> **SET TASK**: Emit the exact text of every line from the line with "for (let i = 0; i < PAD_COUNT;" to the line with "for node in", both ends included. No other output is expected.

------------------------------------------------

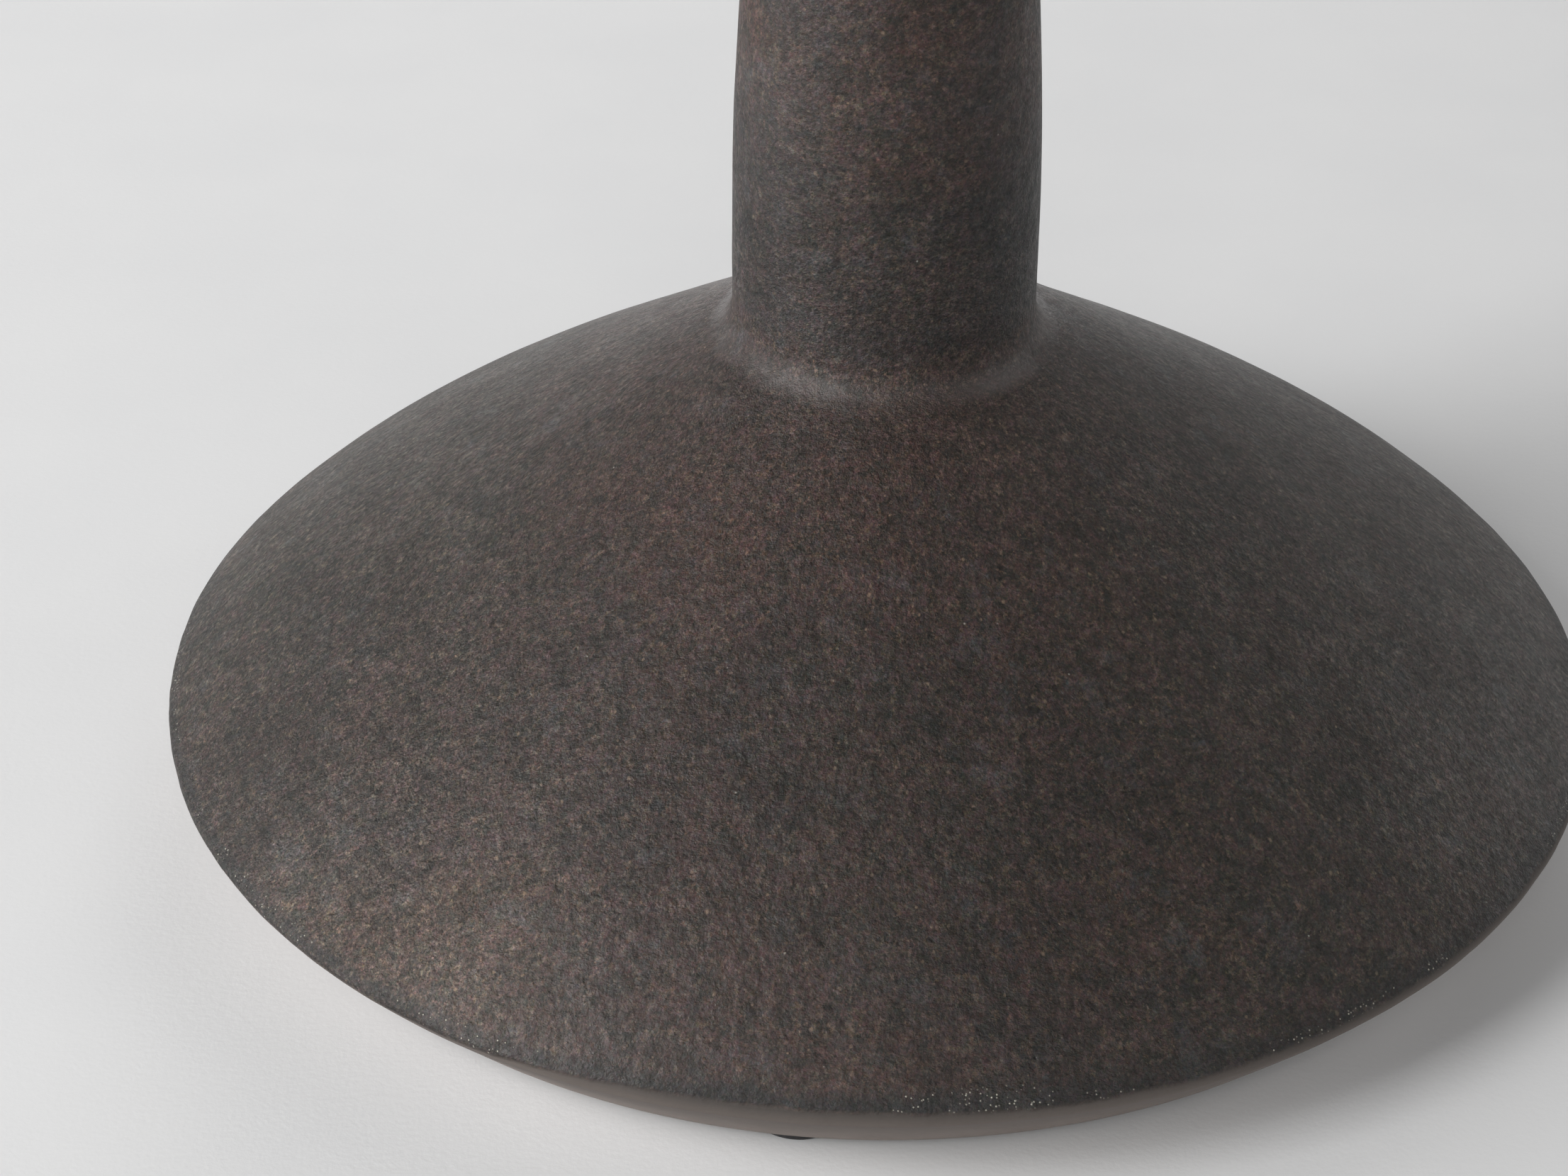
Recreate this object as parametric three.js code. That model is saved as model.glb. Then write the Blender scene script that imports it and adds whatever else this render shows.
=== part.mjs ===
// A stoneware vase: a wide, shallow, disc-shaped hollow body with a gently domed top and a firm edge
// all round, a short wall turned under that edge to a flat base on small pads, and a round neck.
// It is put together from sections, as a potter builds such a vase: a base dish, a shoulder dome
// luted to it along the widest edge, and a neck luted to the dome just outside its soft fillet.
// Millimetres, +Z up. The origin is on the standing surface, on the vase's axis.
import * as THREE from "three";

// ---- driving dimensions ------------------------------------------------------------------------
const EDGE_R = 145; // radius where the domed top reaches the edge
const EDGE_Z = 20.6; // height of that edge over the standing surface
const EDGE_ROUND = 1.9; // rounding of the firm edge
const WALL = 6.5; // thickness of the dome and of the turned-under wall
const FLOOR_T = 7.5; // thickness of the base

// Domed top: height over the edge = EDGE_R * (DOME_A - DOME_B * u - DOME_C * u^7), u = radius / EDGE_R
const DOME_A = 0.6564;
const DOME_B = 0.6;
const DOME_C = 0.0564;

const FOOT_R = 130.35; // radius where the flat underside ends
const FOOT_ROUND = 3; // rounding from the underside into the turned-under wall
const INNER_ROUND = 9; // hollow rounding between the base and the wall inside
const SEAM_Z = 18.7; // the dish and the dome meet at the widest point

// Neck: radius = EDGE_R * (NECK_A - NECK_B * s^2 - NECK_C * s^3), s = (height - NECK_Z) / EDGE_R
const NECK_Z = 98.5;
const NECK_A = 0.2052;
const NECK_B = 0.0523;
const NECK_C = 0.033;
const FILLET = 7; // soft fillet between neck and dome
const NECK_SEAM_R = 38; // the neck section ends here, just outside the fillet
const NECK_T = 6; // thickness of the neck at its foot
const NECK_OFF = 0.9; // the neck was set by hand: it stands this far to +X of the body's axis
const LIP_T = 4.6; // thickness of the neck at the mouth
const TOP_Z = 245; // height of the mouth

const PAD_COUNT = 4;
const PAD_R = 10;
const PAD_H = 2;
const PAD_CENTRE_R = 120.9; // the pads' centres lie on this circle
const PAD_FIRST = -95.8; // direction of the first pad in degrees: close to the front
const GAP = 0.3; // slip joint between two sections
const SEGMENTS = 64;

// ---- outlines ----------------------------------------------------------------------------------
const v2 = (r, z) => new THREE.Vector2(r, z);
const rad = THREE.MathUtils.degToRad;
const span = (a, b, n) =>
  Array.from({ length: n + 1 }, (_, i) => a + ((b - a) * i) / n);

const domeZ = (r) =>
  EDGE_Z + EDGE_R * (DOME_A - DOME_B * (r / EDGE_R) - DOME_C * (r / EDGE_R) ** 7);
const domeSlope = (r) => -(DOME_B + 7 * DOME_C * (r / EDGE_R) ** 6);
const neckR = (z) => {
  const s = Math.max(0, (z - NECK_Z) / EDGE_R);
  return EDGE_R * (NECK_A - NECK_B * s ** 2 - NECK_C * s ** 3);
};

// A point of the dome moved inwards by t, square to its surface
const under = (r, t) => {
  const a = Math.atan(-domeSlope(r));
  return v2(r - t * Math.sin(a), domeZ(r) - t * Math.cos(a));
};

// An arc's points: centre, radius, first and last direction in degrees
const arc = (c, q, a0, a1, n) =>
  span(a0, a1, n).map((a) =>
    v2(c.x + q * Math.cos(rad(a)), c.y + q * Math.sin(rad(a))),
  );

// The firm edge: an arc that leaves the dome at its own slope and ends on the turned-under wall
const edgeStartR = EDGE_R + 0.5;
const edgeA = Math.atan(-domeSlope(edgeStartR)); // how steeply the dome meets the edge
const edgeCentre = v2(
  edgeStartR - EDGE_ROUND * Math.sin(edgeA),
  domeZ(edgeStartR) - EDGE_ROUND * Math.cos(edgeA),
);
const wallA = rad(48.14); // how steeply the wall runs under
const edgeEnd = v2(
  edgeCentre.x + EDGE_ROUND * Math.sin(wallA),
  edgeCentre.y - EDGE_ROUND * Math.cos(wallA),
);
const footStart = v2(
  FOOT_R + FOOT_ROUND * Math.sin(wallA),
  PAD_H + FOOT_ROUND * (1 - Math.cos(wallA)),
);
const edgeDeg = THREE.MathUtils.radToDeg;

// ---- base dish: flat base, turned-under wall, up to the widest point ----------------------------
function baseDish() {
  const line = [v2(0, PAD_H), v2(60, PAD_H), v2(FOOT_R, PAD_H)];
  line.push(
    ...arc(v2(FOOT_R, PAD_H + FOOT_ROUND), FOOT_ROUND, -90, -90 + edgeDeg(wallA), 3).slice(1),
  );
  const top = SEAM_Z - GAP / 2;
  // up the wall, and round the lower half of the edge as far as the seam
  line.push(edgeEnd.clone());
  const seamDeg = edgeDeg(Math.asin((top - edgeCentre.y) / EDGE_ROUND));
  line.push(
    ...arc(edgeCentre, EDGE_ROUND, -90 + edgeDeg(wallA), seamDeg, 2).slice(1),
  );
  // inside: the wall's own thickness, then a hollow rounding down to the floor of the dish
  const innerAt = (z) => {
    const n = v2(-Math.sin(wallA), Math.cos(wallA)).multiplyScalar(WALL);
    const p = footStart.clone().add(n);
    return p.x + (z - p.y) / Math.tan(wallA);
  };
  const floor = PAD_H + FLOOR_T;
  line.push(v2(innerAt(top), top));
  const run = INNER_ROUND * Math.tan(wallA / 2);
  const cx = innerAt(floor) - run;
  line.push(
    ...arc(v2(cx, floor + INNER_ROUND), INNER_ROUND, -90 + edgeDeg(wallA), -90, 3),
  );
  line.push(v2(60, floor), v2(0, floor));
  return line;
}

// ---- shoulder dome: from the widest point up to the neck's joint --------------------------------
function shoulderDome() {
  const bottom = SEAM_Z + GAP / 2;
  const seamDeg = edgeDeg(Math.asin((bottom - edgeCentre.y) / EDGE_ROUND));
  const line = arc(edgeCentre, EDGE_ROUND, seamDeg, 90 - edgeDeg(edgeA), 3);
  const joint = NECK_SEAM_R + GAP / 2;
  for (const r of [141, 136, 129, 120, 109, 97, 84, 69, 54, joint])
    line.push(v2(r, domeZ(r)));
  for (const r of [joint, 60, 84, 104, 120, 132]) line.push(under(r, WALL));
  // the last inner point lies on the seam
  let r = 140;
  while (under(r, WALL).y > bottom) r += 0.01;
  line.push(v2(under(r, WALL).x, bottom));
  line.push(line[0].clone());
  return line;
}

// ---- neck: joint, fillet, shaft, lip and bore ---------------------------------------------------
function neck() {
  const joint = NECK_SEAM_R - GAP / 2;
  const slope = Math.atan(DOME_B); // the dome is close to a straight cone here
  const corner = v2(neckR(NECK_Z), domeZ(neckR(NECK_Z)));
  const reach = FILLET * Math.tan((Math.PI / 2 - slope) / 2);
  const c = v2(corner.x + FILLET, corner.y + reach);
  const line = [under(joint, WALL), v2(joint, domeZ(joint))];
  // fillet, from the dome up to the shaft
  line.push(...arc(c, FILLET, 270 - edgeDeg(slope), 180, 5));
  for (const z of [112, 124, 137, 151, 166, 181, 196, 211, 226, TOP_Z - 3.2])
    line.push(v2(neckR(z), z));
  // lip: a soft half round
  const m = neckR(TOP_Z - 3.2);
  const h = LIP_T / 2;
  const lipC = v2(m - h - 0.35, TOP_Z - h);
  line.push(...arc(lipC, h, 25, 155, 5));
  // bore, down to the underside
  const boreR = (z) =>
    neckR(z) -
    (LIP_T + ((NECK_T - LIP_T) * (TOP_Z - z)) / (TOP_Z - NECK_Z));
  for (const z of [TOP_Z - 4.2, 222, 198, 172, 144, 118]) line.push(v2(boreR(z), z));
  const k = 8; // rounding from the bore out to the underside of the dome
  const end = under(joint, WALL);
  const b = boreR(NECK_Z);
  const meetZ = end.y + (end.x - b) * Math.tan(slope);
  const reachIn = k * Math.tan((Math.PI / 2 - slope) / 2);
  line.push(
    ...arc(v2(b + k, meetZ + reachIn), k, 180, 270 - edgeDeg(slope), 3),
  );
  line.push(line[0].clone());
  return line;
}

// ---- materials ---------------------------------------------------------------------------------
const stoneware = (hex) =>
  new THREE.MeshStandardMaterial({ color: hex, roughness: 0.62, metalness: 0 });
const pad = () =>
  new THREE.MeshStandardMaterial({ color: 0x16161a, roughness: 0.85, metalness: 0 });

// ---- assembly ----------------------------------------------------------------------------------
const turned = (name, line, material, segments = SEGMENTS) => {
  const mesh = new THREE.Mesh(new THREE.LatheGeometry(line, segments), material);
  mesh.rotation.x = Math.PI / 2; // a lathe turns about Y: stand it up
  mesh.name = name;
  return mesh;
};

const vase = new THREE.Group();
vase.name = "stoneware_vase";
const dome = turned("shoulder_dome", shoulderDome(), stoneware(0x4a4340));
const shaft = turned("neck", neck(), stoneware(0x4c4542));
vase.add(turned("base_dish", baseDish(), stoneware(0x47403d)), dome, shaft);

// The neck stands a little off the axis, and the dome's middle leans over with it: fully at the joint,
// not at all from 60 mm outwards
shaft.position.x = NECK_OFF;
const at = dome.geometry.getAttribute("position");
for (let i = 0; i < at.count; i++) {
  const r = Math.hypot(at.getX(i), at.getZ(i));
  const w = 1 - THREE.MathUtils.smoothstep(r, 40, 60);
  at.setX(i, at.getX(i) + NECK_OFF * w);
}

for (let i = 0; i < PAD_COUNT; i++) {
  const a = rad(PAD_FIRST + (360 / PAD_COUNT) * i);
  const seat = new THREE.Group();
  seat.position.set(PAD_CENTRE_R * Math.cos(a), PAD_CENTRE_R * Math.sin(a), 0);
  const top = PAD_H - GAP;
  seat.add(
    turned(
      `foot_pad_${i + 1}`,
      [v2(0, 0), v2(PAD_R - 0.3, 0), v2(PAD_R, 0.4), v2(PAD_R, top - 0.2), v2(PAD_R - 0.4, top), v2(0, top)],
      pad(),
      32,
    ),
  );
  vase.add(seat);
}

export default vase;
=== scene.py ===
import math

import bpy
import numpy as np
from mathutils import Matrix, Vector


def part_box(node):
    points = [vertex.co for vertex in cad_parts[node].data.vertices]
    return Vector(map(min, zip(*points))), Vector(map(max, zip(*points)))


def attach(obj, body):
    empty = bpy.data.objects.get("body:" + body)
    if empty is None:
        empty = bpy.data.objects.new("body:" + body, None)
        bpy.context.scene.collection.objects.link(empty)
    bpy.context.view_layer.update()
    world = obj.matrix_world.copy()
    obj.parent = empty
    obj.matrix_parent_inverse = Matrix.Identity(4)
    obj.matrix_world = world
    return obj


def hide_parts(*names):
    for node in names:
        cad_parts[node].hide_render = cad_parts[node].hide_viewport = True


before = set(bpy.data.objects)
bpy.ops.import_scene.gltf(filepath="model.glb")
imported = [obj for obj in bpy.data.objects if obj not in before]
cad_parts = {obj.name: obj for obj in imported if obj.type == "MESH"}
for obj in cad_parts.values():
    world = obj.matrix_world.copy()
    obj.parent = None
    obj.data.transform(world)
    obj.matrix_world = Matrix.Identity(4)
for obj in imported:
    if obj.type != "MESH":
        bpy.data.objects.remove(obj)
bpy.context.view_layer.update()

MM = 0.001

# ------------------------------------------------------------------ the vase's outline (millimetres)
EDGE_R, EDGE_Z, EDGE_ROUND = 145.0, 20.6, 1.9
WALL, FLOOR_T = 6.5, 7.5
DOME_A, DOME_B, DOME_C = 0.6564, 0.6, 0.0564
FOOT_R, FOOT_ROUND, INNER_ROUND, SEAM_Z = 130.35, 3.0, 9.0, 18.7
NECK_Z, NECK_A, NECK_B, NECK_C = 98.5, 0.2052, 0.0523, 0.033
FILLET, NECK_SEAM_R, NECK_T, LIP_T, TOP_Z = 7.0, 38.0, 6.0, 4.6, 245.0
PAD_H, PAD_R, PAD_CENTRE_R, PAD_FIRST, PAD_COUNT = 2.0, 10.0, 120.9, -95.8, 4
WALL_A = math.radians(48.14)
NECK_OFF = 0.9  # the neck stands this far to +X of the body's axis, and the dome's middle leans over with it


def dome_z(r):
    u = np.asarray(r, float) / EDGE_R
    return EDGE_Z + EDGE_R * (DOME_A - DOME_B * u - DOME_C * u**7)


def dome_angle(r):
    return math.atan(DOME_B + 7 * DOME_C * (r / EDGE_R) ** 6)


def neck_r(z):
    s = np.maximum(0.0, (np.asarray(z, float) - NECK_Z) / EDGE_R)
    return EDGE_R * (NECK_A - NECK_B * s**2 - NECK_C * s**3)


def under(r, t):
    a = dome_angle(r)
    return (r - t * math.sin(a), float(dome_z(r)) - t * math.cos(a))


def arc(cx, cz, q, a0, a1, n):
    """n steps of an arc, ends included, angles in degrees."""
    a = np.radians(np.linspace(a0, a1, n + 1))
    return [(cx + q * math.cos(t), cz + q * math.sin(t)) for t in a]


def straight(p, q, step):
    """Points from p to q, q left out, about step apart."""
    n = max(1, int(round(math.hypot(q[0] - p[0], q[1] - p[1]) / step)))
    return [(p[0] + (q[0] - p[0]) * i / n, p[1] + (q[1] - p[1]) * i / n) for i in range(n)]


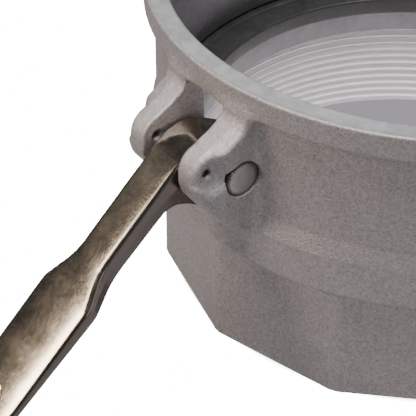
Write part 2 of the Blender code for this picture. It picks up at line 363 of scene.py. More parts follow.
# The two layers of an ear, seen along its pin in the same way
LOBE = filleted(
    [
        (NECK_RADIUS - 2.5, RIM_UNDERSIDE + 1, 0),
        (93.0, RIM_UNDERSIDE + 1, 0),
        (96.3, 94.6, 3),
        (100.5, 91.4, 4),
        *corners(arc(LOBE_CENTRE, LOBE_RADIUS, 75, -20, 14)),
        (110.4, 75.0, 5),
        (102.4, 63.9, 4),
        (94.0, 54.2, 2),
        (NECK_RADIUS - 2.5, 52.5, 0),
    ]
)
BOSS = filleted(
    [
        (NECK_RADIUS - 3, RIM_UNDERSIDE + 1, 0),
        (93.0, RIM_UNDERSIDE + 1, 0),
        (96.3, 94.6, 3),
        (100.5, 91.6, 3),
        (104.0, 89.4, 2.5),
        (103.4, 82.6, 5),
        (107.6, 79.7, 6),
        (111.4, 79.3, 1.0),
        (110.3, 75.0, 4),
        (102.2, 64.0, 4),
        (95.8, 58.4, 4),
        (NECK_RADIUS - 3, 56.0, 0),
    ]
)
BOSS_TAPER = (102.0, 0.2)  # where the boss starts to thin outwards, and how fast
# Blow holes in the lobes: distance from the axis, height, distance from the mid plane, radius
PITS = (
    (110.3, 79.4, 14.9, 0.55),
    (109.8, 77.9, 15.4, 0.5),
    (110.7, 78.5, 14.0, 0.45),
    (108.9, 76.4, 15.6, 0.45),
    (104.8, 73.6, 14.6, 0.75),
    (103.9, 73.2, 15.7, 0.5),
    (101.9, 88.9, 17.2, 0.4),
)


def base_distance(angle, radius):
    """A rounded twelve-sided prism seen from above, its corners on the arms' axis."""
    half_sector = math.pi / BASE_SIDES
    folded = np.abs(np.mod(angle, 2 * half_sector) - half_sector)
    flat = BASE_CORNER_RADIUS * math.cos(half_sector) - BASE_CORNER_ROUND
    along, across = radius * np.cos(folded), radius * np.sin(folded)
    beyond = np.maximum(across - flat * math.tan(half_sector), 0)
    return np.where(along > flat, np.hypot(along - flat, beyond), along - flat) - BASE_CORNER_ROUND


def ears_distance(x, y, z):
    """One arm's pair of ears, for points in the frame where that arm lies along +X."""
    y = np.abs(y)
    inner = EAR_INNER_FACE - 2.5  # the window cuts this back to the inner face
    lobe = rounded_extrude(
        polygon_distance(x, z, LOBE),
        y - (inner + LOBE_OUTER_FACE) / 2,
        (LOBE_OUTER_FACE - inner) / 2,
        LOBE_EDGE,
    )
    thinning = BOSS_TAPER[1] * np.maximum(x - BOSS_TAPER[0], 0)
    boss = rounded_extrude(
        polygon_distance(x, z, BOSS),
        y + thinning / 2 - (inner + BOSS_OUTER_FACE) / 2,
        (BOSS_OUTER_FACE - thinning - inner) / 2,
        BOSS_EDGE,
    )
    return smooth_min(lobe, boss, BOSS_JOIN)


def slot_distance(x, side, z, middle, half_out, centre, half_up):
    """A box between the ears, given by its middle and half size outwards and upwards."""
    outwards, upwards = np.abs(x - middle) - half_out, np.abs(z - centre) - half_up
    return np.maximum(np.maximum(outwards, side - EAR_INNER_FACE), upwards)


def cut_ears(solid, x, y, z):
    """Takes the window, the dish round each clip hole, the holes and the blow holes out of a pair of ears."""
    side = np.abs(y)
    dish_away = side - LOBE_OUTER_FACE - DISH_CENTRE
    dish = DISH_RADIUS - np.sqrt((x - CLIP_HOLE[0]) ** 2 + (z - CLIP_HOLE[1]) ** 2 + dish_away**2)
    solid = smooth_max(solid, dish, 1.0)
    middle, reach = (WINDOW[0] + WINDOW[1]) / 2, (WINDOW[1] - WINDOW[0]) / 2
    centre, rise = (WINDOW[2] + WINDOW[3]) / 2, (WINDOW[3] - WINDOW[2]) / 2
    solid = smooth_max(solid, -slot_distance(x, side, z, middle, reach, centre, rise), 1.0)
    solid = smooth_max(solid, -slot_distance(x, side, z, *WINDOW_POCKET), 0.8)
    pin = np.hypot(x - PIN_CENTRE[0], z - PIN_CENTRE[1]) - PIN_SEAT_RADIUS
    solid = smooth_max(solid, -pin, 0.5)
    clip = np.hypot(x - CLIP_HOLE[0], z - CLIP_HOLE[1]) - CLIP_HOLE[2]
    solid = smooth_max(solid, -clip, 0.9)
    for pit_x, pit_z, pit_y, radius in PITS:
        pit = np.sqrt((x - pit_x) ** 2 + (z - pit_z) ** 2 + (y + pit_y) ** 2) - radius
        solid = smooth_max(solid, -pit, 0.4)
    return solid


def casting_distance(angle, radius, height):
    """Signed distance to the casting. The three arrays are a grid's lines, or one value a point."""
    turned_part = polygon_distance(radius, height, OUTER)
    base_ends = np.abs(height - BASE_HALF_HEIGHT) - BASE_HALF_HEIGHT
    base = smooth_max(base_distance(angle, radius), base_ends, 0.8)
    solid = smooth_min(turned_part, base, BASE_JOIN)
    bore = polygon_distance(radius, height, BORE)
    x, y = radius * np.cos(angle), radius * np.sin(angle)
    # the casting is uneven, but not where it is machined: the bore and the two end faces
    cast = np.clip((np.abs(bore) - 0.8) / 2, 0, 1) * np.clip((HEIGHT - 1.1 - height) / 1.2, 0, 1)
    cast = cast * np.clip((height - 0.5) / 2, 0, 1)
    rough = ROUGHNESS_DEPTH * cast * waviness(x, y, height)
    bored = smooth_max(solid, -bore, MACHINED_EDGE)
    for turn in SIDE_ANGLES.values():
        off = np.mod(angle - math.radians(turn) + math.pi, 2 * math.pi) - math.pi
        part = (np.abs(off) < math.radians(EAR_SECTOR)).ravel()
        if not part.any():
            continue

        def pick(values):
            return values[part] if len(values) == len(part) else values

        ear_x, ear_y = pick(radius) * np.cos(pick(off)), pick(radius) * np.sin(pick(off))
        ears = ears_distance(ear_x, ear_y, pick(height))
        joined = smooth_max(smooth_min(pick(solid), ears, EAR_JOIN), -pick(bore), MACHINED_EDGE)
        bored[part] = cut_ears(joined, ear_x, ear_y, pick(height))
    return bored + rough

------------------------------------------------

> **EXPECTED ANSWER**:
for (let i = 0; i < PAD_COUNT; i++) {
  const a = rad(PAD_FIRST + (360 / PAD_COUNT) * i);
  const seat = new THREE.Group();
  seat.position.set(PAD_CENTRE_R * Math.cos(a), PAD_CENTRE_R * Math.sin(a), 0);
  const top = PAD_H - GAP;
  seat.add(
    turned(
      `foot_pad_${i + 1}`,
      [v2(0, 0), v2(PAD_R - 0.3, 0), v2(PAD_R, 0.4), v2(PAD_R, top - 0.2), v2(PAD_R - 0.4, top), v2(0, top)],
      pad(),
      32,
    ),
  );
  vase.add(seat);
}

export default vase;
=== scene.py ===
import math

import bpy
import numpy as np
from mathutils import Matrix, Vector


def part_box(node):
    points = [vertex.co for vertex in cad_parts[node].data.vertices]
    return Vector(map(min, zip(*points))), Vector(map(max, zip(*points)))


def attach(obj, body):
    empty = bpy.data.objects.get("body:" + body)
    if empty is None:
        empty = bpy.data.objects.new("body:" + body, None)
        bpy.context.scene.collection.objects.link(empty)
    bpy.context.view_layer.update()
    world = obj.matrix_world.copy()
    obj.parent = empty
    obj.matrix_parent_inverse = Matrix.Identity(4)
    obj.matrix_world = world
    return obj


def hide_parts(*names):
    for node in names:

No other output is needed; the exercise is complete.